David – Interesting point. Fortunately, it doesn’t affect my monthly totals.
Matt – Unfortunately, radars measure backscattered electromagnetic radiation. To convert that to rainfall, it needs to be calibrated with rain gauge observations, and (especially unfortunately) the calibration is weather-dependent. I like to use radar to get the detailed patterns but gauge information is needed for overall amounts. For an operational product that combines both types of information, visit

The iceman cometh
May 13, 2011 12:39 am

One of the problems with trying to analyze rainfall data is that rain is NOT normally distributed. Yet we take arithmetic averages of the data, and that results in a hidden bias – the arithmetic average is not the same as the mode, or most likely. A lot of rainfall data is reasonably well represented by a log-normal distribution, which has the advantage that it is nice and easy to work with – and which also means that the arithmetic average generally overestimates the most likely.

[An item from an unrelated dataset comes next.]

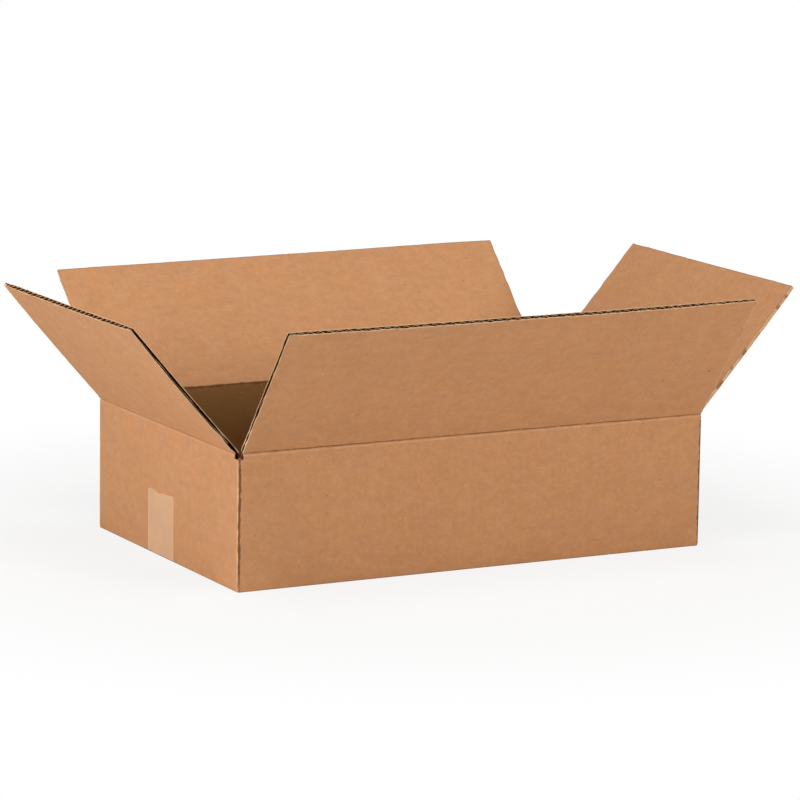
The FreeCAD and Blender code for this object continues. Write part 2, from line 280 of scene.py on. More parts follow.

With this thought, I have done quite a bit of analysis of the NADP data. Lloyd, Philip J. Changes in the wet precipitation of sodium and chloride over the continental United States, 1984–2006. Atmospheric Environment 44 (26),pp 3196-3206, 2010 One of the fun things I found was that trend analysis became easy if you forgot about Pearson regression, and used all the available data and did an F-test to check the significance of the trend. What is a trend? The way in which the average changes with time. If you have 30 years of weekly data, you can estimate the average of the first 100 weeks quite well because the error on the mean is (the error on the individual measurement)/n^2. The error on the individual measurement is high (it includes seasonal effects), but the error on the mean is still small. In effect, in doing an F-test, you are seeing how the average (of the log rainfall!) moves with average time – and that means you can cope with missing data without having any significant impact on the detected trend.